Yes, this responsibility to report can be exhausting. In “Not Interested,” Davis’s narrator tells us that she has grown bored by everything: dreams and the act of dreaming, friendships, novels and stories, even “by the act of thinking: Here’s another thought, I’m about to find it interesting or not interesting—not this again!” A few pages later comes the story “Writing”:

Life is too serious for me to go on writing. Life used to be easier, and often pleasant, and then writing was pleasant, though it also seemed serious. Now life is not easy, it has gotten very serious, and by comparison, writing seems a little silly. Writing is often not about real things, and then, when it is about real things, it is often at the same time taking the place of some real things.

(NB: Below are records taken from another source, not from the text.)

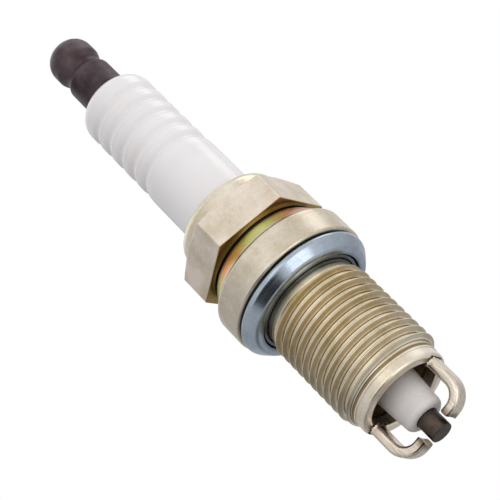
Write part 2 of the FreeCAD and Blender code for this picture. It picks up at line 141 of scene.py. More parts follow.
def add_node(
    tree: NodeTree,
    kind: str,
    inputs: Given = (),
    stops: Stops = (),
    **settings: object,
) -> Node:
    """Add a node with its settings, constants and links.

    Args:
        tree: The node tree that gets the node.
        kind: The node's type name.
        inputs: What `fill` takes.
        stops: The places from 0 to 1 and hex colours of a colour ramp.
        **settings: Properties of the node itself.

    Returns:
        The new node.
    """
    node = tree.nodes.new(kind)
    for name, setting in settings.items():
        setattr(node, name, setting)
    for number, (place, code) in enumerate(stops):
        elements = node.color_ramp.elements
        if number == len(elements):
            elements.new(1.0)
        elements[number].position = place
        elements[number].color = linear(code)
    fill(tree, node, inputs)
    return node


class Places:
    """A material's nodes, its Object coordinates, and what a turned piece reads from them."""

    def __init__(self, tree: NodeTree) -> None:
        """Add the coordinate nodes to a material.

        Args:
            tree: The material's node tree.
        """
        self.tree = tree
        self.vector = self.node("ShaderNodeTexCoord").outputs["Object"]
        self.along, self.across, self.up = self.node(SEPARATE, (self.vector,)).outputs

    def node(
        self,
        kind: str,
        inputs: Given = (),
        stops: Stops = (),
        **settings: object,
    ) -> Node:
        """Add a node to the material."""
        return add_node(self.tree, kind, inputs, stops, **settings)

    def share(self, start: float, end: float) -> Node:
        """Add a value that runs from 0 to 1 between two places along X in millimetres."""
        return self.node(RANGE, (self.along, start * MM, end * MM))

    def depth(self, inner: float, outer: float) -> Node:
        """Add a value that runs from 0 to 1 between two radii in millimetres.

        Args:
            inner: Radius where the value is 0.
            outer: Radius where the value is 1.

        Returns:
            The node that holds the value.
        """
        flat = self.node(COMBINE, {"Y": self.across, "Z": self.up})
        radius = self.node(VECTOR_MATH, (flat,), operation="LENGTH")
        return self.node(RANGE, (radius, inner * MM, outer * MM))

    def turn(self) -> Node:
        """Add a value that runs from 0 to 1 once round X, from +Y towards +Z.

        Returns:
            The node that holds the value.
        """
        angle = self.node(MATH, (self.up, self.across), operation="ARCTAN2")
        share = self.node(MATH, (angle, math.tau), operation="DIVIDE")
        return self.node(MATH, (share,), operation="FRACT")

    def stained_and_shaded(self, colour: object, share: object, stain_and_shade: str) -> Node:
        """Add a colour darkened where a share is 0 and left as it is where it is 1, for real
        stains and wear and for painted shade.

        Args:
            colour: The undarkened colour.
            share: A value from 0 to 1.
            stain_and_shade: Hex colour that multiplies the undarkened colour: a real stain, and in
                some finishes painted shade.

        Returns:
            The node that holds the darkened colour.
        """
        darkening = self.node(RAMP, (share,), ((0.0, stain_and_shade), (1.0, CLEAN)))
        return self.node(MIX, (1.0, colour, darkening), data_type="RGBA", blend_type="MULTIPLY")


# ------------------------------------------------------------------- finishes


@dataclass(frozen=True)
class Finish:
    """A finish: what a material is and how its surface was made."""

    name: str

    def build(self) -> Material:
        """Make the material with its shader and pattern.

        Returns:
            The new material.
        """
        material = bpy.data.materials.new(self.name)
        material.use_nodes = True
        tree = material.node_tree
        fill(tree, tree.nodes["Principled BSDF"], self.dress(Places(tree)))
        LOG.info("finish %s", self.name)
        return material

    def dress(self, places: Places) -> Inputs:
        """Add the pattern and give the shader's inputs. Each kind of finish has its own."""
        raise NotImplementedError


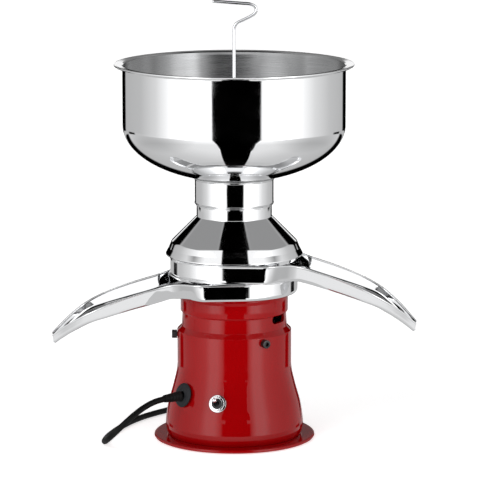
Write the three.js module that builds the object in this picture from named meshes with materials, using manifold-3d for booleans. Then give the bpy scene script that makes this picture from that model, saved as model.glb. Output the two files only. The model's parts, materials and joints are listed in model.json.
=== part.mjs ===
// Electric cream separator: a motor in a red cast housing spins a drum of stacked cones,
// two spouted receivers catch the skim milk and the cream, and a milk bowl stands on top.
// Millimetres, +Z up. The origin is on the table under the drum's axis, +X is the cream
// spout's side and -Y is the front, where the switch is.
import * as THREE from "three";
import { mergeVertices } from "three/addons/utils/BufferGeometryUtils.js";
import Module from "manifold-3d";

const wasm = await Module();
wasm.setup();

// ---- Driving dimensions ----------------------------------------------------------------
const GAP = 0.3; // clearance between pieces that touch
const ROUND = 24; // sides of a large turned piece
const MEDIUM = 16; // sides of the drum's and the motor's pieces
const SMALL = 8; // sides of a screw, a rod or a foot

const FOOT_HEIGHT = 1.2;
const FLANGE = { radius: 95.7, bottom: 1.5, top: 5.5 };
const HOUSING = { bottom: 5.8, bell: 67.7, neck: 61.5, collar: 63.7, top: 177.2, wall: 3 };
const MOTOR_FLANGE_Z = 125; // level of the three radial motor screws
const SCREW_AZIMUTHS = [31, 151, 271]; // degrees from the front towards +X
const SLOT = { azimuths: [59.4, 239.4], z: 149, length: 28, height: 9.4 };

const SKIM = { radius: 75, bottom: 177.5, top: 198, spoutTurn: 184, drop: 0.93 };
const CREAM = { radius: 75.7, bottom: 198.3, top: 220.6, spoutTurn: -4, drop: 1.05 };
const SHEET = 1.8; // wall of the receivers, the cover and the bowl
const SPOUT_REACH = 216; // from the axis to a spout's tip

const COVER = { bottom: 221.8, neckBottom: 267.5, top: 282, skirt: 81, neck: 44.4 };
const CHAMBER = { radius: 46.4, seat: 282.4, top: 311.3, cup: 42.6, floor: 268.4 };
const BOWL = { bottom: 311.6, foot: 47.3, radius: 131, bend: 376, depth: 66, rim: 448, flange: 141 };
const OUTLET = 5.5; // radius of the bowl's outlet

const SPINDLE = 5; // radius of the motor's spindle
const DRUM = { radius: 48, bottom: 139, shoulder: 160, neck: 18, neckBottom: 184, neckTop: 196.8 };
const DISC_COUNT = 5;

const SWITCH = { azimuth: -15, z: 56, surface: 75.1 };
const CORD_EXIT = { azimuth: -52.5, z: 60, surface: 73.9 };
const CORD_RADIUS = 3.5;
const COIL = { x: 3, y: 156, inner: 30.3, outer: 51.7, height: 14.2 };
const PLUG = { x: 0, y: 219, z: 18.4, radius: 18.2, length: 47, pin: 19 };

// ---- Materials -------------------------------------------------------------------------
const finish = (color, roughness, metalness) => ({ color, roughness, metalness });
const RED = finish(0xa81420, 0.25, 0.1);
const POLISHED = finish(0xd8dade, 0.12, 1);
const CAST = finish(0xa8abad, 0.5, 0.9);
const STEEL = finish(0xb8bbc0, 0.25, 1);
const BLACK_STEEL = finish(0x1c1c1e, 0.45, 0.8);
const CHROME = finish(0xe0e2e6, 0.06, 1);
const RUBBER = finish(0x161616, 0.7, 0);
const COPPER = finish(0xb06a3c, 0.35, 0.9);
const BRASS = finish(0xc2a14d, 0.3, 1);
const CARBON = finish(0x2a2a2c, 0.6, 0.1);
const PLASTIC = finish(0x1b1b1d, 0.4, 0);
const FLOAT_PLASTIC = finish(0xe6e8ea, 0.35, 0);

// ---- Shape tools -----------------------------------------------------------------------
// A closed geometry as a manifold solid, its faces turned outwards.
function solid(geometry) {
  const plain = geometry.clone();
  plain.deleteAttribute("normal");
  plain.deleteAttribute("uv");
  const merged = mergeVertices(plain, 1e-4);
  const triVerts = new Uint32Array(merged.index.array);
  const vertProperties = merged.attributes.position.array;
  const made = new wasm.Manifold(new wasm.Mesh({ numProp: 3, vertProperties, triVerts }));
  if (made.volume() > 0) return made;
  for (let i = 0; i < triVerts.length; i += 3) {
    [triVerts[i + 1], triVerts[i + 2]] = [triVerts[i + 2], triVerts[i + 1]];
  }
  return new wasm.Manifold(new wasm.Mesh({ numProp: 3, vertProperties, triVerts }));
}

function geometryOf(made) {
  const mesh = made.getMesh();
  const positions = new Float32Array(mesh.numVert * 3);
  for (let i = 0; i < mesh.numVert; i++) {
    const start = i * mesh.numProp;
    positions.set(mesh.vertProperties.subarray(start, start + 3), i * 3);
  }
  return new THREE.BufferGeometry()
    .setAttribute("position", new THREE.BufferAttribute(positions, 3))
    .setIndex(new THREE.BufferAttribute(new Uint32Array(mesh.triVerts), 1));
}

const join = (first, ...others) => others.reduce((sum, other) => sum.add(other), first);
const cut = (first, ...others) => others.reduce((left, other) => left.subtract(other), first);

// An outline of [radius, height] corners turned about Z. An outline that ends off the axis
// at both ends is closed on itself.
function turned(outline, sides = ROUND) {
  const corners = outline.map(([r, z]) => new THREE.Vector2(r, z));
  const open = corners[0].x > 0 || corners[corners.length - 1].x > 0;
  if (open) corners.push(corners[0].clone());
  return solid(new THREE.LatheGeometry(corners, sides).rotateX(Math.PI / 2));
}

// A ring between two radii and two heights.
function ring(inner, outer, low, high, sides = ROUND) {
  if (inner === 0) return turned([[0, low], [outer, low], [outer, high], [0, high]], sides);
  return turned([[inner, low], [outer, low], [outer, high], [inner, high]], sides);
}

// A box given by its lowest and highest corners.
function block(low, high) {
  const size = high.map((value, axis) => value - low[axis]);
  const middle = high.map((value, axis) => (value + low[axis]) / 2);
  return solid(new THREE.BoxGeometry(...size).translate(...middle));
}

// Turns a solid about Z by an angle in degrees.
const turn = (made, degrees) => made.rotate([0, 0, degrees]);

// Directions on the housing are given from the front (-Y) towards +X. A solid made along
// +Z is laid down so that it points outwards at that azimuth, at a level.
function outwards(made, azimuth, level) {
  return turn(made.rotate([90, 0, 0]), azimuth).translate([0, 0, level]);
}

// A solid made along +Z on the plane Z = 0 is set flush on the housing's leaning wall.
const WALL_LEAN = 15.4; // degrees
function onWall(made, { azimuth, z, surface }) {
  const leaning = made.rotate([90 - WALL_LEAN, 0, 0]).translate([0, -surface, z]);
  return turn(leaning, azimuth);
}

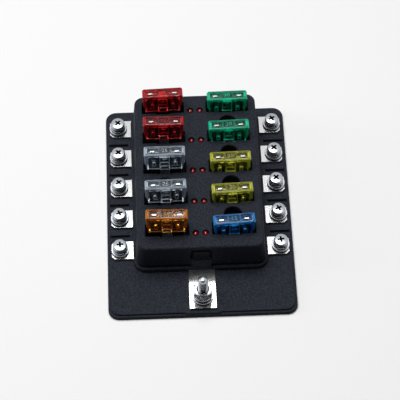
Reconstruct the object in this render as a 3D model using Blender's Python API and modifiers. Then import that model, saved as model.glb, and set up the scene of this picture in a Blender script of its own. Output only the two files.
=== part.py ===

Davis’s narrator—and it seems safe to say that the line between narrator and Davis, always thin, is all but invisible here—is sick of writing about people who can’t manage. She has, she says, become one of them too, and what she should do instead of writing about them “is just quit writing and learn to manage. And pay more attention to life itself. The only way I will get smarter is by not writing anymore. There are other things I should be doing instead.”

The work of writing interferes with the work of living. As the writer removes herself from the world to observe and analyze it, the world keeps going by, yet it also comes into being through description. Call it Davis’s paradox. What are the other things she should be doing instead? “Writing” doesn’t answer. Davis does, though. Turn the page, and there’s another story.